What is required: Examine the material below. Gather every line in which the string "copy" appears.

Excerpted data:

■ ■ ■ ■ ■ ■ ■

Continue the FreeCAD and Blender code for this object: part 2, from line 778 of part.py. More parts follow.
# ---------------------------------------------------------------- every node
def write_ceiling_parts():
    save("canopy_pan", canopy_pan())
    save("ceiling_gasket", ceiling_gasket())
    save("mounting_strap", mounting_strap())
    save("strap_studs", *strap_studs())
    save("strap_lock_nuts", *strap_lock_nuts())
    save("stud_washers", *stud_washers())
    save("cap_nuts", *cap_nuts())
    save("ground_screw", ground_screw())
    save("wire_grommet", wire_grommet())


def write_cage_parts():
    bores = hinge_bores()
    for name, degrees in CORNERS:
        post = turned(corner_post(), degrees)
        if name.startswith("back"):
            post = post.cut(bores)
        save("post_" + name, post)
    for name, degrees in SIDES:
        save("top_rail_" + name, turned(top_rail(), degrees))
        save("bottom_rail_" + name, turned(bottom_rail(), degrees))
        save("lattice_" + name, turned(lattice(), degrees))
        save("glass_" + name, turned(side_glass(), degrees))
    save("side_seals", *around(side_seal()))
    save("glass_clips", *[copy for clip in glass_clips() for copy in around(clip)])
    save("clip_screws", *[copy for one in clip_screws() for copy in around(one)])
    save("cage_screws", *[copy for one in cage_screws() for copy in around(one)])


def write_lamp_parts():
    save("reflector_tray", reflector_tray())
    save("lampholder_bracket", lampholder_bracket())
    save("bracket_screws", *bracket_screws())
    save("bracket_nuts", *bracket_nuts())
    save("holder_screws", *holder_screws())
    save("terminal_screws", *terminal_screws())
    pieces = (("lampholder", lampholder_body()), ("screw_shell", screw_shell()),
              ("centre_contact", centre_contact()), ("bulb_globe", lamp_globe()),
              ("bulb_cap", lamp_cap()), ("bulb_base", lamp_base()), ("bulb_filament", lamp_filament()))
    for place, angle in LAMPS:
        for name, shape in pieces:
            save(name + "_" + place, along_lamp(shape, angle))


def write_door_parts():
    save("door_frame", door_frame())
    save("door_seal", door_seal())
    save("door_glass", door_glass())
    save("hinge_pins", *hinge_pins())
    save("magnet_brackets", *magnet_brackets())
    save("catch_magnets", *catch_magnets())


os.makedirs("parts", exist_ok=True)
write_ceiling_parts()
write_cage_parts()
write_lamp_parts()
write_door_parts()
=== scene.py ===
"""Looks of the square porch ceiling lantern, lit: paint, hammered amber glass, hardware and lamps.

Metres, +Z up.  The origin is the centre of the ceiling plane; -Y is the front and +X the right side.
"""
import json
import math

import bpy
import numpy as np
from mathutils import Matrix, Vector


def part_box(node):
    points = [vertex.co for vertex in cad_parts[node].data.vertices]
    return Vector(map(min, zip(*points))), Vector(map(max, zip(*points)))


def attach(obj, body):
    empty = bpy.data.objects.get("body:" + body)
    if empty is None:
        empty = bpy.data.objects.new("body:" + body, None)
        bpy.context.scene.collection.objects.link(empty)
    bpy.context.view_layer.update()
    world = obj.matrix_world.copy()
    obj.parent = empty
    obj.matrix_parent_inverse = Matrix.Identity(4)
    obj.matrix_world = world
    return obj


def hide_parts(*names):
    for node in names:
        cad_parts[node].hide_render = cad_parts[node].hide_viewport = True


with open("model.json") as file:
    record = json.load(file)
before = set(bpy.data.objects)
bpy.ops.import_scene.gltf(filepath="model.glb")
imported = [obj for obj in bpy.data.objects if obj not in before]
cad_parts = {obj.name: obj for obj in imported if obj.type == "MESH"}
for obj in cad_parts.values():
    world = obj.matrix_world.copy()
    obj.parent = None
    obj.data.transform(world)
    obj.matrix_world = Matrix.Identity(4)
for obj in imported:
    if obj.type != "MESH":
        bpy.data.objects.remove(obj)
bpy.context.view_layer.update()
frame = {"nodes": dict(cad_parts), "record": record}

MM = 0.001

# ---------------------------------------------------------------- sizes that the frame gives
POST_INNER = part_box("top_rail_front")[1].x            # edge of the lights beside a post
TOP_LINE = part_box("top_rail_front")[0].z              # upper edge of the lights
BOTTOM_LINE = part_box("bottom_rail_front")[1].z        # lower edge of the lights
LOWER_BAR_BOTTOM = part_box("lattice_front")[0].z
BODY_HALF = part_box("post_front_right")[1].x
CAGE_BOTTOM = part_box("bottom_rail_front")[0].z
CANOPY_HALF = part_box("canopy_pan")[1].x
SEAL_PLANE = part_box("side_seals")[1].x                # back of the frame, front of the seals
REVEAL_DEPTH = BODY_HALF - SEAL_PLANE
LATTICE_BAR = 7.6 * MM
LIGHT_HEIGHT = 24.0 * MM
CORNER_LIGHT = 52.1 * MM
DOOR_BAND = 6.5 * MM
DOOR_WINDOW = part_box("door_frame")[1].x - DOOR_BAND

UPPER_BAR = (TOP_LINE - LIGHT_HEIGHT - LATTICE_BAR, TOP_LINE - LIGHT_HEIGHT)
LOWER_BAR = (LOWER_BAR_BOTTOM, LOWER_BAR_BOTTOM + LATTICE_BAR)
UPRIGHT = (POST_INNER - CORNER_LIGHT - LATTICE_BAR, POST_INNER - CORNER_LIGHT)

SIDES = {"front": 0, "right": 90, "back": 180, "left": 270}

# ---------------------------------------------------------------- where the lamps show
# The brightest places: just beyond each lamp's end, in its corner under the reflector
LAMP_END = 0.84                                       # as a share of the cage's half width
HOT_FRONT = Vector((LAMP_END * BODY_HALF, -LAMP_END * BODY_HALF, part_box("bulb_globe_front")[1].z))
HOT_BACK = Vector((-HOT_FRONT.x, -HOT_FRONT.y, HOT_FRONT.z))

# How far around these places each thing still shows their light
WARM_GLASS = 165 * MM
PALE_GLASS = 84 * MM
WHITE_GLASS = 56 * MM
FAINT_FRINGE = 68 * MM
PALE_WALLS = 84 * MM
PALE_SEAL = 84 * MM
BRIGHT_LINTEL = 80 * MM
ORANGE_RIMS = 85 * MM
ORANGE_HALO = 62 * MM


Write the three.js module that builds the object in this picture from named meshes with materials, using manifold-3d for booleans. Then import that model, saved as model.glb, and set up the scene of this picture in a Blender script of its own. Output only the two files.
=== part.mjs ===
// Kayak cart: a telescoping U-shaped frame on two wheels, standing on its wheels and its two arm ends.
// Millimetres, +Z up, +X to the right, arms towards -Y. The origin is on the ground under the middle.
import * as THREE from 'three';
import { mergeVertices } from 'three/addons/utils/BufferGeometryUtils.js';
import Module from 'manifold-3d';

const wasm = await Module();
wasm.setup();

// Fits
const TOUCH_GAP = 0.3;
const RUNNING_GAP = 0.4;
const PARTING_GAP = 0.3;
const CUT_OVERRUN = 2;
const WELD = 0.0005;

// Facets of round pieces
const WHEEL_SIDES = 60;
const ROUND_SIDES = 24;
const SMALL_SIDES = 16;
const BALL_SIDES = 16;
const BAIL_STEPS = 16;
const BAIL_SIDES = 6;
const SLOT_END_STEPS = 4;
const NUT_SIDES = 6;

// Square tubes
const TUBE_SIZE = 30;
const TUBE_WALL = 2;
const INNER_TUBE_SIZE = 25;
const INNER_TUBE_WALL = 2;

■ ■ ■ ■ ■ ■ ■

Result:
    save("glass_clips", *[copy for clip in glass_clips() for copy in around(clip)])
    save("clip_screws", *[copy for one in clip_screws() for copy in around(one)])
    save("cage_screws", *[copy for one in cage_screws() for copy in around(one)])
    world = obj.matrix_world.copy()
    world = obj.matrix_world.copy()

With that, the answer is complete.